While not every all-inclusive property will be perfect, if you do your research to book a well-rated property, share a room with someone else and have most (if not all) of your food and drinks on the property, you should easily get your money’s worth.
However, it’s worth noting that there’s a separate award chart for one of Hyatt’s other all-inclusive brands: Miraval. The brand has properties in the Berkshires in Massachusetts, outside of Austin, and in Scottsdale, Arizona.
Award nights at Miraval resorts include accommodation, a $175 resort credit per person, gourmet cuisine, snacks and nonalcoholic beverages, complimentary wellness activities, lectures, fitness classes and more.
Because of the high-end nature of these properties, they use a separate World of Hyatt redemption chart.
Looking at the well-regarded Miraval Berkshires, you can redeem 72,000 Hyatt points per night on peak dates this summer for double occupancy in standard rooms. This is a substantial number of Hyatt points, but in return you get a luxury all-inclusive accommodation without leaving the mainland U.S. (though alcoholic beverages are not included).
There are no resort fees on World of Hyatt redemptions, and cash rates this summer run up to $1,839 per night. This would give you a redemption value of well over 2 cents per point, a great use of Hyatt points and another reminder of their value.
Miraval Berkshires is offering a third night free on cash rates this summer (but not on redemptions). So if you are looking to stay more than two nights, it may make more sense to book a cash rate with the 33% discount.
Whether you believe there is value in spending almost $2,000 per night on domestic accommodation is a personal choice. However, TPG staffers who have stayed at Miraval properties generally had positive experiences.
How to earn World of Hyatt points
If you’re hoping to use rewards for an upcoming all-inclusive stay, there are many ways to earn World of Hyatt points.
The World of Hyatt Credit Card has a $95 annual fee and offers up to 60,000 bonus points for new cardholders. You’ll earn 30,000 bonus points after spending $3,000 on purchases within the first three months from account opening. Plus, earn up to 30,000 more points by getting 2 bonus points per $1 spent on purchases that normally earn 1 point (on up to $15,000) in the first six months of account opening.
Beyond the welcome bonus, here’s what you’ll get with the card:
- An annual Category 1-4 free night certificate
- A second Category 1-4 free night certificate by spending $15,000 on the card in a calendar year
- Automatic Discoverist status for as long as your account is open
- Five elite nights every year, plus two elite nights every time you spend $5,000 on the card
The World of Hyatt Business Credit Card ($199 annual fee) offers 60,000 bonus points after you spend $5,000 in the first three months from account opening.
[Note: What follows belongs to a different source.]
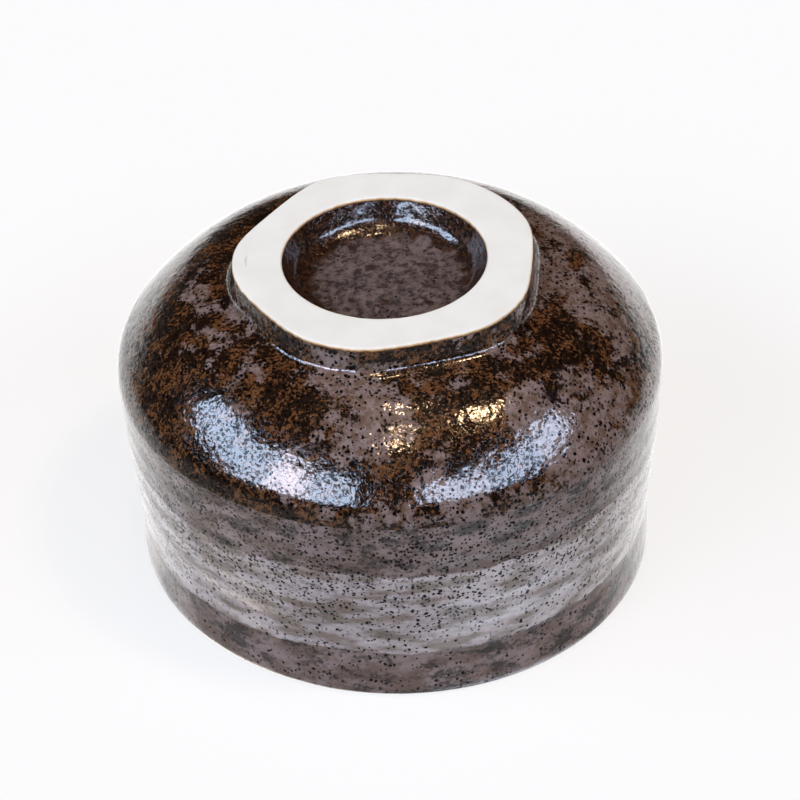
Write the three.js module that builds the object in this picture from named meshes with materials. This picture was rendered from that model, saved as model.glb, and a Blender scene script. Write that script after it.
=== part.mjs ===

Here are some of the benefits of the World of Hyatt Business Credit Card:
- $100 in Hyatt credits each anniversary year; spend $50 or more at any Hyatt property and earn $50 statement credits up to two times each anniversary year
- Hyatt Leverage membership
- Discoverist status for the cardholder and up to five employees
- Earn five tier qualifying night credits for every $10,000 spent on the card in a single calendar year
You can also transfer Chase Ultimate Rewards points to World of Hyatt at 1:1 from cards like the Chase Sapphire Preferred Card, Chase Sapphire Reserve and Ink Business Preferred Credit Card.
Compared to some incredibly affordable Hyatt redemptions, the award charts for all-inclusive and Miraval properties may initially seem very expensive. Keep in mind, however, that virtually everything is included with all-inclusive accommodation. If you plan to have most of your food and drinks on the property during your stay, you can get a lot of value for your money or Hyatt points.
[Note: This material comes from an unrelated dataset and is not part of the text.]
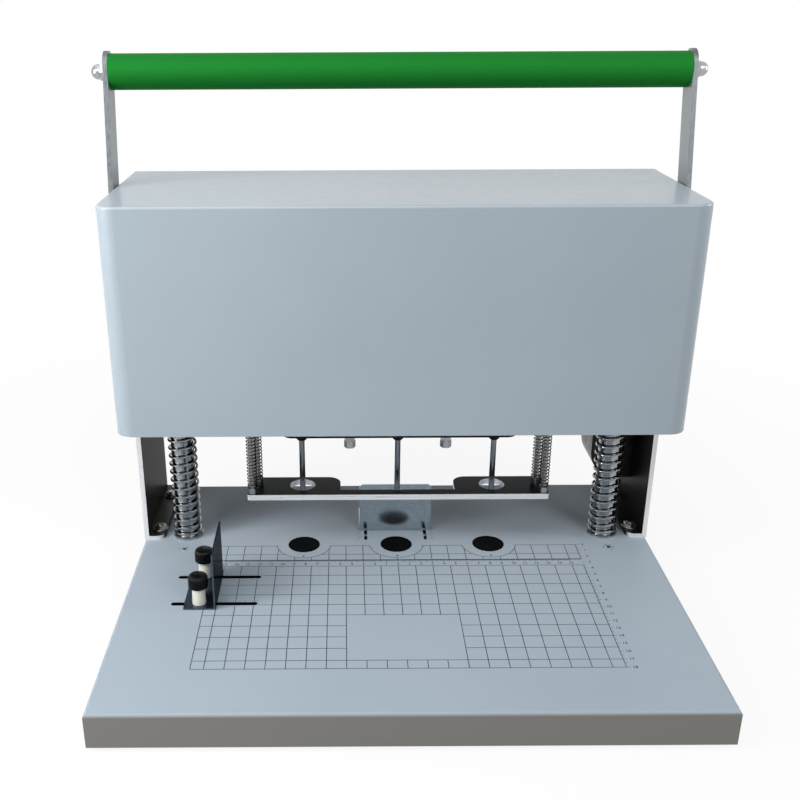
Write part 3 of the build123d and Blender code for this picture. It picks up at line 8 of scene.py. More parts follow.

I would not hesitate to redeem Hyatt points at the last Zoetry property I stayed at, but I recognize not all-inclusive are this well-regarded.
If this type of accommodation experience appeals to you, consider aiming for one of the more luxurious all-inclusive options (a Category C or above) and do your research to ensure the property is highly reviewed by past guests. If you plan to have most of your meals and drinks at the property and choose a nice resort, you can expect this to be a smart World of Hyatt redemption.